Changes that came into effect from 1 September
From 1 September, further contributions from employers are needed. On this date, the Government's grant decreased to cover 70% of furloughed employee wages at a reduced cap of £2187.50. Employers are now expected to top up the remaining 10%, up to a maximum of £312.50 per month. As with August, they are also expected to continue to pay employee NI and employer pension contributions.
Changes that come into effect from 1 October
From 1 October, the situation changes again. Here, the Government will only cover 60% of furloughed employee wages at a cap of £1875, meaning employers will need to top up the remaining 20%. As said above, this is the final month of the Scheme — after 31 October, employees will no longer be able to be placed on furlough.
Looking beyond 31 October
Despite calls for them to do so, the Government has confirmed that the furlough scheme will not be extended past 31 October in any capacity. As such, employers need to be ready for when the scheme does finally come to an end. As an incentive to encourage them to retain staff, the Government have established the Job Retention Bonus.

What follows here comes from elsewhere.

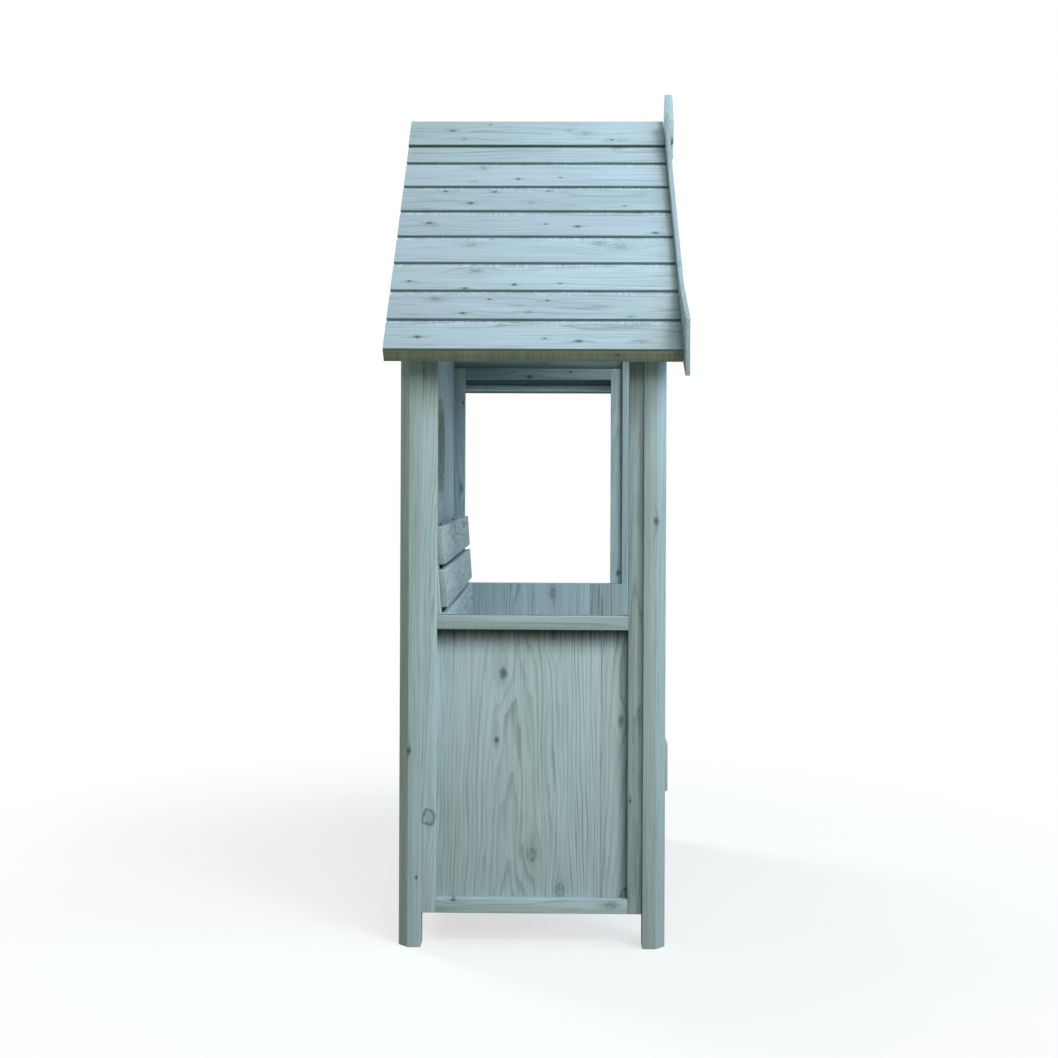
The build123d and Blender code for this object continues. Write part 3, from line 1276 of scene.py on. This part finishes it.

Under this, employers will receive a bonus of £1000 for every employee who was previously furloughed and is kept on until at least 31 January 2021, provided they meet the below eligibility criteria:
they have been continuously employed by the company from the time of the company's most recent claim for that employee until at least 31 January 2021
they have been paid an average of at least £520 a month between 1 November 2020 and 31 January 2021; the employee does not have to be paid £520 in each month, but must have received some earnings in each of the three calendar months that have been paid and reported to HMRC via Real Time Information (RTI)
up-to-date RTI records are available for the period to the end of January 2021
they are not serving a contractual or statutory notice period, that started before 1 February 2021, for the employer making a claim.
These changes to the scheme are likely to have an impact on employers who are still reliant on it, and they will need to make sure they are following the rules for claiming the grant fully. As the scheme is wound down, it may be that other options for cutting costs will need to be considered. However, for now, it remains in place to assist employees and whether it will be extended, although unlikely, does remain to be seen.